▸ **PROMPT**
Print all of the data exactly.

▸ **DATASET SECTION**

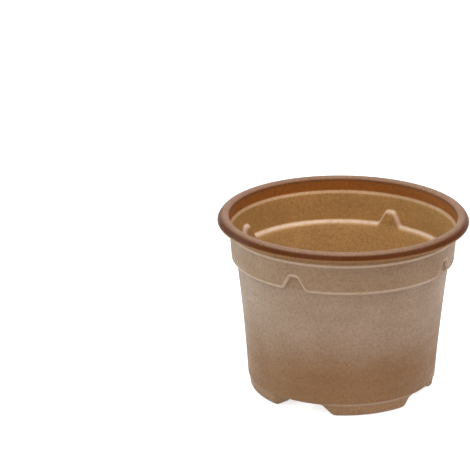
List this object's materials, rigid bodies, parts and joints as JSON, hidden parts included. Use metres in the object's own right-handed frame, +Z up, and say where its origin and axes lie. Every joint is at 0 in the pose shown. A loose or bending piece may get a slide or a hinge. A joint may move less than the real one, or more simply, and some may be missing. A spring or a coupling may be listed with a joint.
{
  "type": "plant pot",
  "caption": "Round tapered nursery pot in thin formed fibre-look material, with a rolled rim, stacking lugs, a raised drained floor and hollow feet.",
  "frame": {"origin": "on the ground under the pot's axis, at the centre of its circle of feet", "axes": "+Z up along the pot's axis of symmetry, -Y towards the side that the picture shows, +X to the right of it"},
  "size_m": [0.105, 0.105, 0.0762],
  "materials": {
    "formed_fibre": "matte taupe-brown formed shell with a fine fibrous grain, satin on the rolled rim, more golden inside"
  },
  "bodies": {
    "root": {"pot": "formed_fibre"}
  },
  "joints": []
}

▸ **ANSWER**
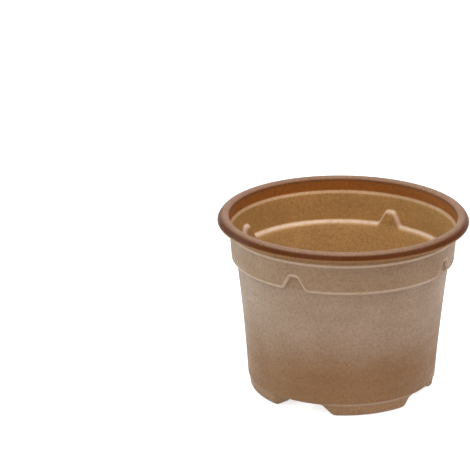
List this object's materials, rigid bodies, parts and joints as JSON, hidden parts included. Use metres in the object's own right-handed frame, +Z up, and say where its origin and axes lie. Every joint is at 0 in the pose shown. A loose or bending piece may get a slide or a hinge. A joint may move less than the real one, or more simply, and some may be missing. A spring or a coupling may be listed with a joint.
{
  "type": "plant pot",
  "caption": "Round tapered nursery pot in thin formed fibre-look material, with a rolled rim, stacking lugs, a raised drained floor and hollow feet.",
  "frame": {"origin": "on the ground under the pot's axis, at the centre of its circle of feet", "axes": "+Z up along the pot's axis of symmetry, -Y towards the side that the picture shows, +X to the right of it"},
  "size_m": [0.105, 0.105, 0.0762],
  "materials": {
    "formed_fibre": "matte taupe-brown formed shell with a fine fibrous grain, satin on the rolled rim, more golden inside"
  },
  "bodies": {
    "root": {"pot": "formed_fibre"}
  },
  "joints": []
}